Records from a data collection
+ + + +

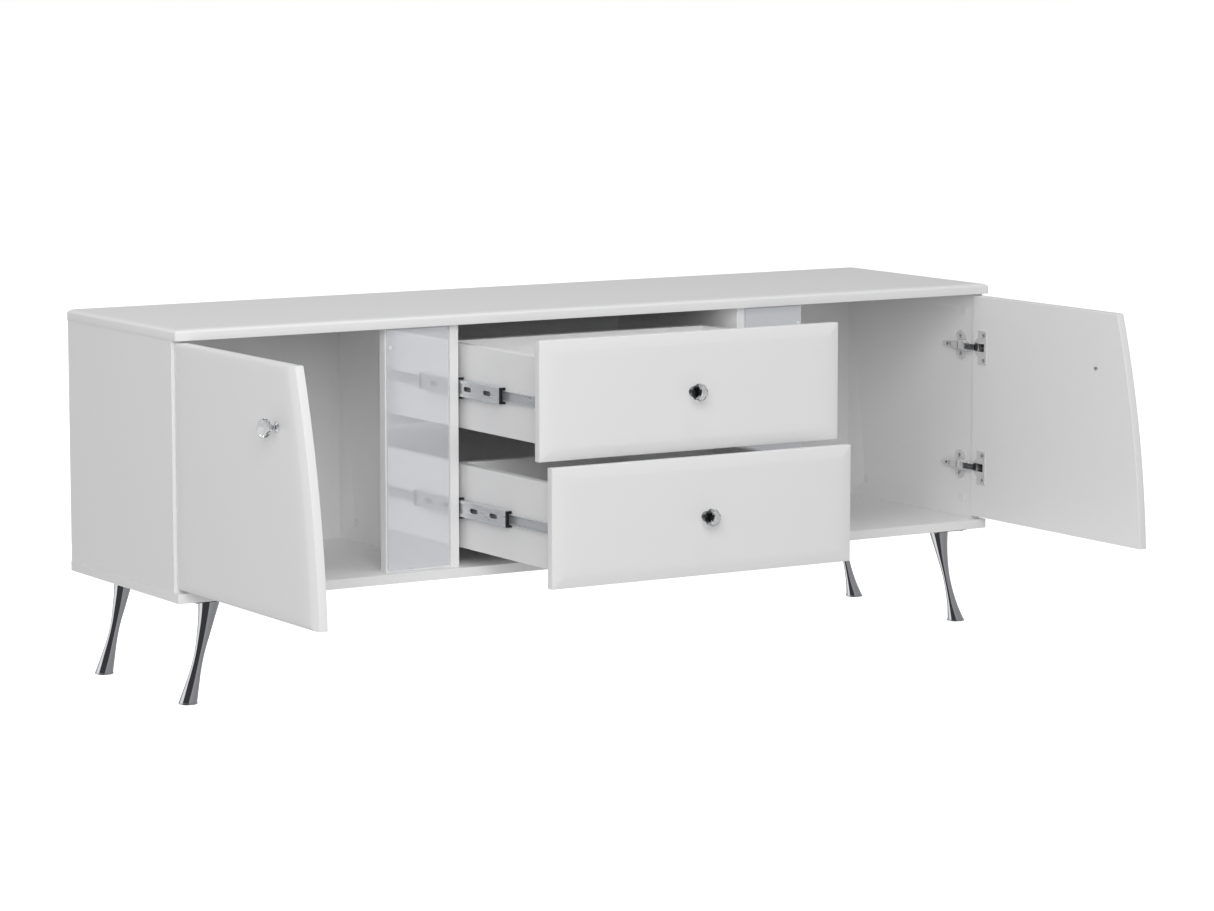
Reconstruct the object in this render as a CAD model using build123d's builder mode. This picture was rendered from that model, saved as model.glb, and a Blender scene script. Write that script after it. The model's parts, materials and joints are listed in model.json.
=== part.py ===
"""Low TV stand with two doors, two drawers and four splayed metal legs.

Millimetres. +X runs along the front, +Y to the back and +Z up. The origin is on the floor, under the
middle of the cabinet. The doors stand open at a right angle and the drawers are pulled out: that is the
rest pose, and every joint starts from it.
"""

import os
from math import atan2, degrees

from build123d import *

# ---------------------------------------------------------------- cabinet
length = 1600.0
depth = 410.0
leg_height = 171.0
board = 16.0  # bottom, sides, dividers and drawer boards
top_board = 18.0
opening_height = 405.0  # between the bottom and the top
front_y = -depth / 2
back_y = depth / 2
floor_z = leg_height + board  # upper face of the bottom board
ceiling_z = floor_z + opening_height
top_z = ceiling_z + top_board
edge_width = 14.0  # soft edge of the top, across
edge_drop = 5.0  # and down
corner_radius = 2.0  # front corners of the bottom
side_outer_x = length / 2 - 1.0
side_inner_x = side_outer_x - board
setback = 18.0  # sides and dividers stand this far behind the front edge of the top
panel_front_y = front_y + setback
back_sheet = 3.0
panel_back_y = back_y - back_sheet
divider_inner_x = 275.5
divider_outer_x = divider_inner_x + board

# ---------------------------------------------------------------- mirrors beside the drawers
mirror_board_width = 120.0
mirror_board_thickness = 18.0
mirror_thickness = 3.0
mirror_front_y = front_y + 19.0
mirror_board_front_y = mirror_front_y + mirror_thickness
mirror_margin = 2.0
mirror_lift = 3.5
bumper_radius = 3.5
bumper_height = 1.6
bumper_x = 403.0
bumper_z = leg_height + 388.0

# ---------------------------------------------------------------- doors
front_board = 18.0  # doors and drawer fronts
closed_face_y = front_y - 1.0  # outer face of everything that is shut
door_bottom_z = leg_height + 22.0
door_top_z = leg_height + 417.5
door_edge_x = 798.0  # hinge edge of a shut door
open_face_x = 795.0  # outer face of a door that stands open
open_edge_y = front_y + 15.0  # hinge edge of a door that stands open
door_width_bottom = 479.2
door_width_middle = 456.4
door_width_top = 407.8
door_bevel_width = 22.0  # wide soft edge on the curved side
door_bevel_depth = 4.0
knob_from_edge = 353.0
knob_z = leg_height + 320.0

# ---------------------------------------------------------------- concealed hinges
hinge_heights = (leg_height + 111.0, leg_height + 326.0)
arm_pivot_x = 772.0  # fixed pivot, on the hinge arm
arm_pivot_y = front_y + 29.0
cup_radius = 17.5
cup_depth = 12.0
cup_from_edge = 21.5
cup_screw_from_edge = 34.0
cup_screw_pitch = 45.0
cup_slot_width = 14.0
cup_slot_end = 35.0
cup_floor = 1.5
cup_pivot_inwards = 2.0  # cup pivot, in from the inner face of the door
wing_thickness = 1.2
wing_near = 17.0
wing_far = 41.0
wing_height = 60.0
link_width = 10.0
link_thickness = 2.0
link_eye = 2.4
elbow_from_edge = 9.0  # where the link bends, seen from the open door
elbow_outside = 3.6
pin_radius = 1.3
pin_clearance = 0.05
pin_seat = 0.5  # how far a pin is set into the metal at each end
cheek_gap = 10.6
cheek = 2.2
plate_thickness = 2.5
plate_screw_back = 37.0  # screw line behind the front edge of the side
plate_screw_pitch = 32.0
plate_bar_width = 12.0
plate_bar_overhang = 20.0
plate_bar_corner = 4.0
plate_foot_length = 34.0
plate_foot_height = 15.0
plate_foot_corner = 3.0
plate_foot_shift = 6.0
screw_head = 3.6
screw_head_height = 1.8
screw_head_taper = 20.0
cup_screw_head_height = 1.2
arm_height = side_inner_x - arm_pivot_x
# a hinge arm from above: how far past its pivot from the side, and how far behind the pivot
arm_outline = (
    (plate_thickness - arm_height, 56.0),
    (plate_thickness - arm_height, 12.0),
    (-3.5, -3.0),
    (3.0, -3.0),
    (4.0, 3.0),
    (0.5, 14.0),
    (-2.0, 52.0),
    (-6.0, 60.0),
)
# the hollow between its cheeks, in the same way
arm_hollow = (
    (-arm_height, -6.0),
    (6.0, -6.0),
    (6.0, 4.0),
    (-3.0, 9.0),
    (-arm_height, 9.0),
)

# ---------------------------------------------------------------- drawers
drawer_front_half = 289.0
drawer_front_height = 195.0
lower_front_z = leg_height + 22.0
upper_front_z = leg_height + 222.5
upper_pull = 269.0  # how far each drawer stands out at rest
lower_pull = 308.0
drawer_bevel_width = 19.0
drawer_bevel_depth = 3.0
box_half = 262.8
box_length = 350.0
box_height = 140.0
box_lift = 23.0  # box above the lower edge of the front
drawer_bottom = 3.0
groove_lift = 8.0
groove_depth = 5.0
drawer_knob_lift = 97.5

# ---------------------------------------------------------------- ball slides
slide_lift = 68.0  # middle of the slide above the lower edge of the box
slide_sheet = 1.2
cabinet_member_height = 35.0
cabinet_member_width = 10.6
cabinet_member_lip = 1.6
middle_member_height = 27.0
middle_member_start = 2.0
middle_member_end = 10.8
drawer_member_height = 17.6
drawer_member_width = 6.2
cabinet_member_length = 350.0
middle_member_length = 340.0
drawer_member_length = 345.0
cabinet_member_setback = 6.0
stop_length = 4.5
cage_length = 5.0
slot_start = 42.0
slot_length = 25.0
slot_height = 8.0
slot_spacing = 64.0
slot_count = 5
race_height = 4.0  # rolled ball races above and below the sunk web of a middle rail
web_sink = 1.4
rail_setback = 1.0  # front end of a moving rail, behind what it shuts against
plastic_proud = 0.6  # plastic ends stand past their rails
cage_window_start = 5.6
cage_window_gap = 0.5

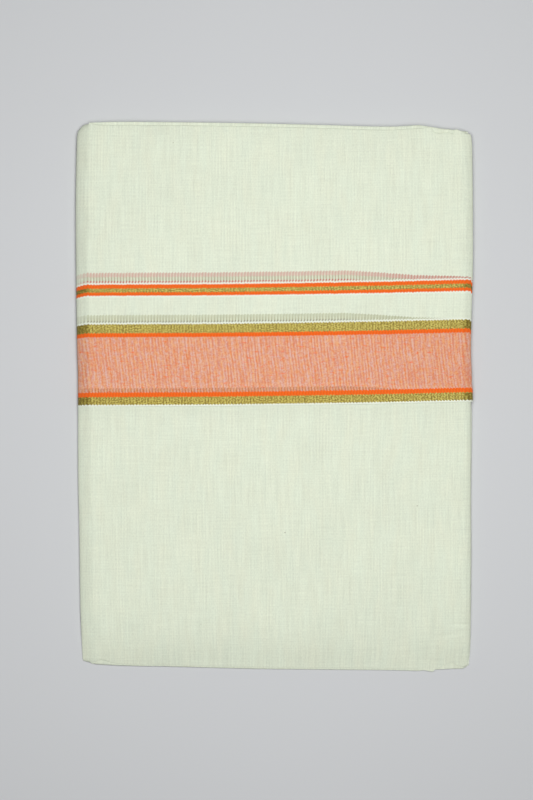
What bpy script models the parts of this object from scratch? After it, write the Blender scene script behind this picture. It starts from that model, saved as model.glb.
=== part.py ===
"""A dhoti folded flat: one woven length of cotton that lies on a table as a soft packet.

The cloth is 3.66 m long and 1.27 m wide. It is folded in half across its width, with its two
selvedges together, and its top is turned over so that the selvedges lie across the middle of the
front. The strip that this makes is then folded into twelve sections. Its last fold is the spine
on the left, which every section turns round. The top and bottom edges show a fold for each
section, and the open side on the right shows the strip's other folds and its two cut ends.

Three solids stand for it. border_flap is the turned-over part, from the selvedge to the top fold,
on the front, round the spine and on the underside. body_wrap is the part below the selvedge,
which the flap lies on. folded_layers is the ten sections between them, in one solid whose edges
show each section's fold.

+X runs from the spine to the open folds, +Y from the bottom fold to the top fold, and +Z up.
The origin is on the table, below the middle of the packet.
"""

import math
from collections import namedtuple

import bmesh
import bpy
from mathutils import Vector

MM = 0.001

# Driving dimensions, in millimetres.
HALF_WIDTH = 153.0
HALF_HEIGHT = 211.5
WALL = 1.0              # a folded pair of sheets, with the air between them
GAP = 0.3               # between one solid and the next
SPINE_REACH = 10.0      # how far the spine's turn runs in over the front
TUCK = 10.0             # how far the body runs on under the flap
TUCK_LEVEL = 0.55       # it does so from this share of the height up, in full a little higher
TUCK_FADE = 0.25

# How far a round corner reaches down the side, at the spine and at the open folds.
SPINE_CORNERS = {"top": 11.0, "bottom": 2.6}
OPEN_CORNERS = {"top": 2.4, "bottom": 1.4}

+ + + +

Repeat the data verbatim.

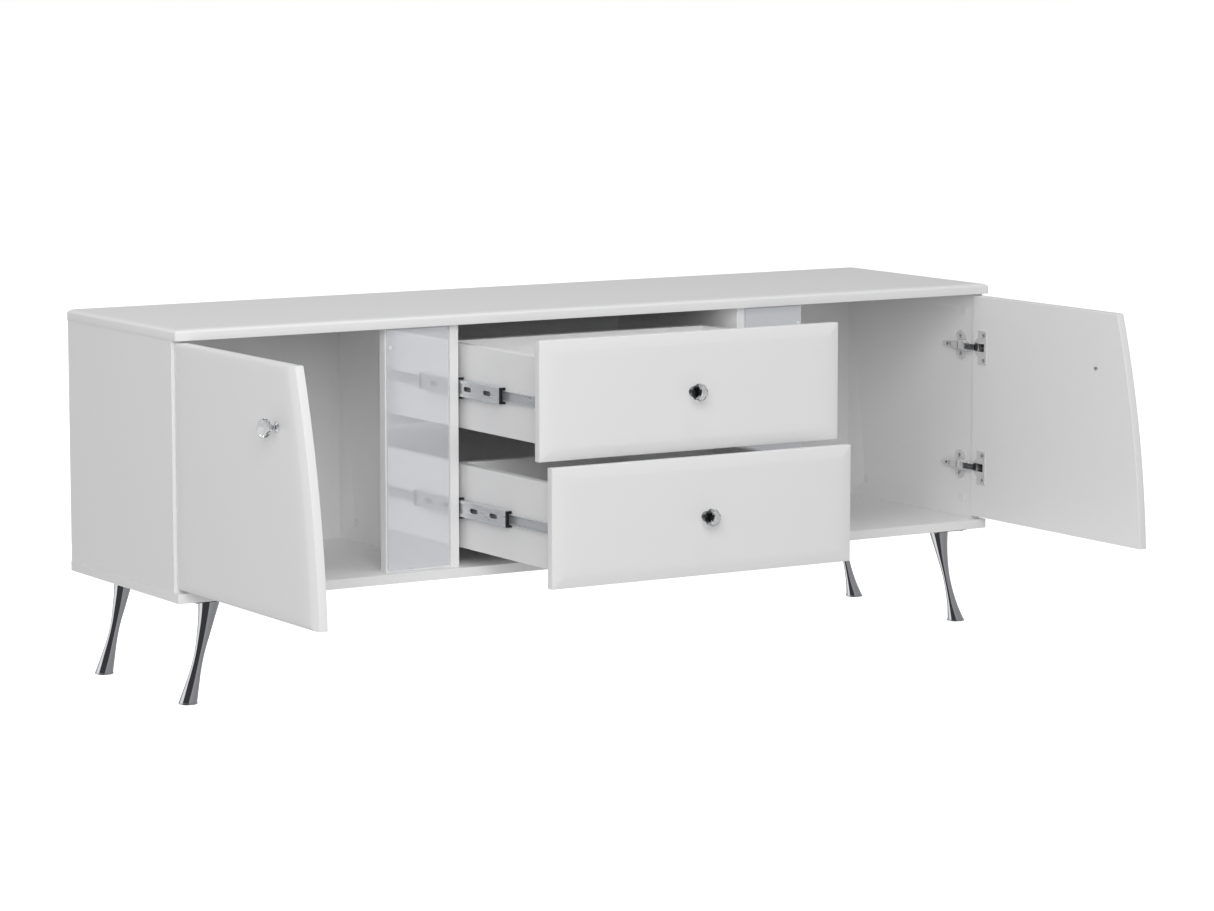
Reconstruct the object in this render as a CAD model using build123d's builder mode. This picture was rendered from that model, saved as model.glb, and a Blender scene script. Write that script after it. The model's parts, materials and joints are listed in model.json.
=== part.py ===
"""Low TV stand with two doors, two drawers and four splayed metal legs.

Millimetres. +X runs along the front, +Y to the back and +Z up. The origin is on the floor, under the
middle of the cabinet. The doors stand open at a right angle and the drawers are pulled out: that is the
rest pose, and every joint starts from it.
"""

import os
from math import atan2, degrees

from build123d import *

# ---------------------------------------------------------------- cabinet
length = 1600.0
depth = 410.0
leg_height = 171.0
board = 16.0  # bottom, sides, dividers and drawer boards
top_board = 18.0
opening_height = 405.0  # between the bottom and the top
front_y = -depth / 2
back_y = depth / 2
floor_z = leg_height + board  # upper face of the bottom board
ceiling_z = floor_z + opening_height
top_z = ceiling_z + top_board
edge_width = 14.0  # soft edge of the top, across
edge_drop = 5.0  # and down
corner_radius = 2.0  # front corners of the bottom
side_outer_x = length / 2 - 1.0
side_inner_x = side_outer_x - board
setback = 18.0  # sides and dividers stand this far behind the front edge of the top
panel_front_y = front_y + setback
back_sheet = 3.0
panel_back_y = back_y - back_sheet
divider_inner_x = 275.5
divider_outer_x = divider_inner_x + board

# ---------------------------------------------------------------- mirrors beside the drawers
mirror_board_width = 120.0
mirror_board_thickness = 18.0
mirror_thickness = 3.0
mirror_front_y = front_y + 19.0
mirror_board_front_y = mirror_front_y + mirror_thickness
mirror_margin = 2.0
mirror_lift = 3.5
bumper_radius = 3.5
bumper_height = 1.6
bumper_x = 403.0
bumper_z = leg_height + 388.0

# ---------------------------------------------------------------- doors
front_board = 18.0  # doors and drawer fronts
closed_face_y = front_y - 1.0  # outer face of everything that is shut
door_bottom_z = leg_height + 22.0
door_top_z = leg_height + 417.5
door_edge_x = 798.0  # hinge edge of a shut door
open_face_x = 795.0  # outer face of a door that stands open
open_edge_y = front_y + 15.0  # hinge edge of a door that stands open
door_width_bottom = 479.2
door_width_middle = 456.4
door_width_top = 407.8
door_bevel_width = 22.0  # wide soft edge on the curved side
door_bevel_depth = 4.0
knob_from_edge = 353.0
knob_z = leg_height + 320.0

# ---------------------------------------------------------------- concealed hinges
hinge_heights = (leg_height + 111.0, leg_height + 326.0)
arm_pivot_x = 772.0  # fixed pivot, on the hinge arm
arm_pivot_y = front_y + 29.0
cup_radius = 17.5
cup_depth = 12.0
cup_from_edge = 21.5
cup_screw_from_edge = 34.0
cup_screw_pitch = 45.0
cup_slot_width = 14.0
cup_slot_end = 35.0
cup_floor = 1.5
cup_pivot_inwards = 2.0  # cup pivot, in from the inner face of the door
wing_thickness = 1.2
wing_near = 17.0
wing_far = 41.0
wing_height = 60.0
link_width = 10.0
link_thickness = 2.0
link_eye = 2.4
elbow_from_edge = 9.0  # where the link bends, seen from the open door
elbow_outside = 3.6
pin_radius = 1.3
pin_clearance = 0.05
pin_seat = 0.5  # how far a pin is set into the metal at each end
cheek_gap = 10.6
cheek = 2.2
plate_thickness = 2.5
plate_screw_back = 37.0  # screw line behind the front edge of the side
plate_screw_pitch = 32.0
plate_bar_width = 12.0
plate_bar_overhang = 20.0
plate_bar_corner = 4.0
plate_foot_length = 34.0
plate_foot_height = 15.0
plate_foot_corner = 3.0
plate_foot_shift = 6.0
screw_head = 3.6
screw_head_height = 1.8
screw_head_taper = 20.0
cup_screw_head_height = 1.2
arm_height = side_inner_x - arm_pivot_x
# a hinge arm from above: how far past its pivot from the side, and how far behind the pivot
arm_outline = (
    (plate_thickness - arm_height, 56.0),
    (plate_thickness - arm_height, 12.0),
    (-3.5, -3.0),
    (3.0, -3.0),
    (4.0, 3.0),
    (0.5, 14.0),
    (-2.0, 52.0),
    (-6.0, 60.0),
)
# the hollow between its cheeks, in the same way
arm_hollow = (
    (-arm_height, -6.0),
    (6.0, -6.0),
    (6.0, 4.0),
    (-3.0, 9.0),
    (-arm_height, 9.0),
)

# ---------------------------------------------------------------- drawers
drawer_front_half = 289.0
drawer_front_height = 195.0
lower_front_z = leg_height + 22.0
upper_front_z = leg_height + 222.5
upper_pull = 269.0  # how far each drawer stands out at rest
lower_pull = 308.0
drawer_bevel_width = 19.0
drawer_bevel_depth = 3.0
box_half = 262.8
box_length = 350.0
box_height = 140.0
box_lift = 23.0  # box above the lower edge of the front
drawer_bottom = 3.0
groove_lift = 8.0
groove_depth = 5.0
drawer_knob_lift = 97.5

# ---------------------------------------------------------------- ball slides
slide_lift = 68.0  # middle of the slide above the lower edge of the box
slide_sheet = 1.2
cabinet_member_height = 35.0
cabinet_member_width = 10.6
cabinet_member_lip = 1.6
middle_member_height = 27.0
middle_member_start = 2.0
middle_member_end = 10.8
drawer_member_height = 17.6
drawer_member_width = 6.2
cabinet_member_length = 350.0
middle_member_length = 340.0
drawer_member_length = 345.0
cabinet_member_setback = 6.0
stop_length = 4.5
cage_length = 5.0
slot_start = 42.0
slot_length = 25.0
slot_height = 8.0
slot_spacing = 64.0
slot_count = 5
race_height = 4.0  # rolled ball races above and below the sunk web of a middle rail
web_sink = 1.4
rail_setback = 1.0  # front end of a moving rail, behind what it shuts against
plastic_proud = 0.6  # plastic ends stand past their rails
cage_window_start = 5.6
cage_window_gap = 0.5

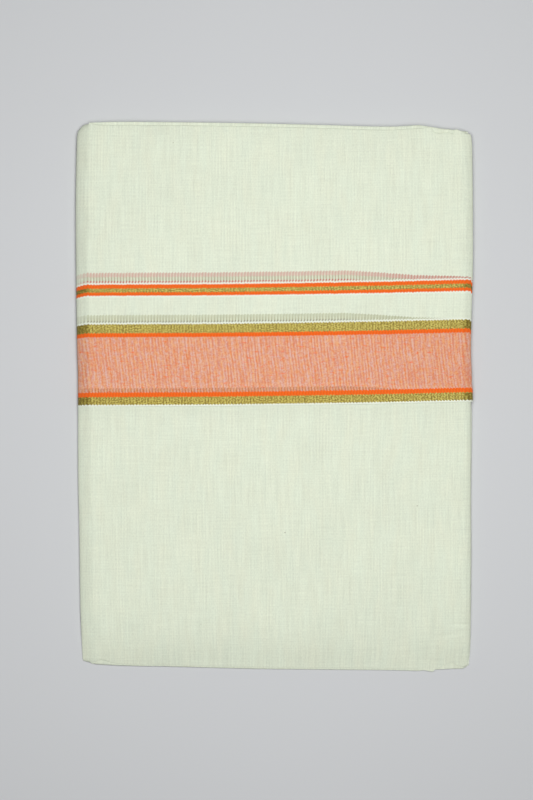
What bpy script models the parts of this object from scratch? After it, write the Blender scene script behind this picture. It starts from that model, saved as model.glb.
=== part.py ===
"""A dhoti folded flat: one woven length of cotton that lies on a table as a soft packet.

The cloth is 3.66 m long and 1.27 m wide. It is folded in half across its width, with its two
selvedges together, and its top is turned over so that the selvedges lie across the middle of the
front. The strip that this makes is then folded into twelve sections. Its last fold is the spine
on the left, which every section turns round. The top and bottom edges show a fold for each
section, and the open side on the right shows the strip's other folds and its two cut ends.

Three solids stand for it. border_flap is the turned-over part, from the selvedge to the top fold,
on the front, round the spine and on the underside. body_wrap is the part below the selvedge,
which the flap lies on. folded_layers is the ten sections between them, in one solid whose edges
show each section's fold.

+X runs from the spine to the open folds, +Y from the bottom fold to the top fold, and +Z up.
The origin is on the table, below the middle of the packet.
"""

import math
from collections import namedtuple

import bmesh
import bpy
from mathutils import Vector

MM = 0.001

# Driving dimensions, in millimetres.
HALF_WIDTH = 153.0
HALF_HEIGHT = 211.5
WALL = 1.0              # a folded pair of sheets, with the air between them
GAP = 0.3               # between one solid and the next
SPINE_REACH = 10.0      # how far the spine's turn runs in over the front
TUCK = 10.0             # how far the body runs on under the flap
TUCK_LEVEL = 0.55       # it does so from this share of the height up, in full a little higher
TUCK_FADE = 0.25

# How far a round corner reaches down the side, at the spine and at the open folds.
SPINE_CORNERS = {"top": 11.0, "bottom": 2.6}
OPEN_CORNERS = {"top": 2.4, "bottom": 1.4}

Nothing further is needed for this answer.